H-He plasma mixtures in planetary interiors

Hydrogen and helium are the main components of giant planets like Jupiter or Saturn. Although the properties of pure hydrogen and helium are reasonably well understood nowadays, the behavior of the mixture at high pressure remains poorly known. However, this is of fundamental importance to understand the structure and the evolution of these giant planets. For instance, the scenarios of cooling for Saturn are not compatible with its age, unless a demixing process of H-He occurs in the interior. But the existence of such a phase separation still needs to be confirmed by numerical simulations and/or laser-driven experiments.
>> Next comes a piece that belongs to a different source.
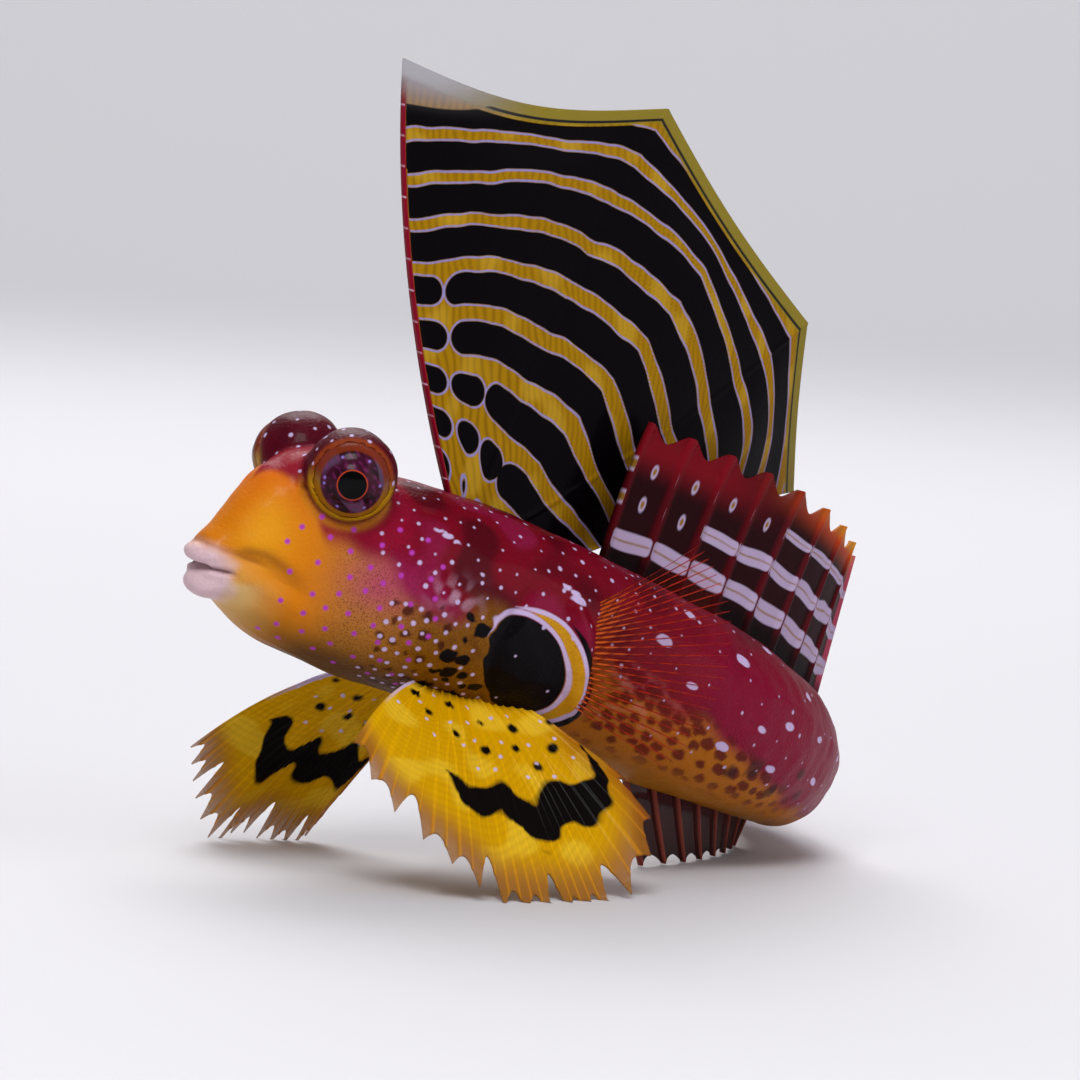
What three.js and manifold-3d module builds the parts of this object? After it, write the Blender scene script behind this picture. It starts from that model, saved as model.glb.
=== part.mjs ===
// A ruby red dragonet (Synchiropus sycorax), an adult male at life size, perched on its
// pelvic fins with the sail of its first dorsal fin spread and its tail curved to its right.
// Millimetres, +Z up. The fish faces -X, its left side faces -Y, and it stands on Z = 0.
//
// A station is a distance in millimetres along the spine line from the snout. A girth angle
// goes round a cross-section: 0 is the back, 90 the left side, 180 the belly, -90 the right.
import * as THREE from "three";
import { mergeVertices } from "three/addons/utils/BufferGeometryUtils.js";
import Module from "manifold-3d";

const wasm = await Module();
wasm.setup();

// Driving dimensions
const BODY_LENGTH = 40; // snout to the root of the tail fin, along the spine line
const SEAM = 0.3; // clear gap between a fin or an eye and what it sits in
const BODY_SEAM = 0.38; // the same between two lengths of the body, which curves across it
const SOCKET_SPARE = 0.04; // added round an eye, whose facets and socket's facets don't line up
const FIN_SKIN = 0.27; // half the thickness of a fin's membrane
const RAY_RIDGE = 0.11; // how far a ray stands out of each face of its membrane
const ROOT_DEPTH = 1.3; // how far a ray goes on into the body before the body is cut away from it
const PERCH_STATION = 10.3; // the station straight above the frame's first origin
const PERCH_HEIGHT = 9.7; // height of the spine line there
const BODY_START = 0.6; // the station of the snout's blunt front
const FIN_THINNING = 0.45; // how much of its thickness a fin has lost at the margin
const OVERCUT = 1; // how far a cut runs on past what it cuts
const WELD = 1e-4; // points of a shape nearer together than this are one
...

We will present quantum molecular dynamics (QMD) simulations of hydrogen and helium mixtures. Our results explore a range of densities (from 0.1 to a few gcc) and temperatures (from 1 to a few tens kK) relevant for planetary interiors where the mixture is a partially pressure-ionized plasma. First, we will present the thermodynamic properties and secondly explore the transport properties (electrical and thermal conductivities and reflectivity) of H-He mixtures. In both cases we will identify the deviations from ideal mixing volume laws. Finally, we will discuss the existence of a phase separation in H-He mixtures and the observables that can be used to identify a demixing process in numerical simulations and in dynamic experiments.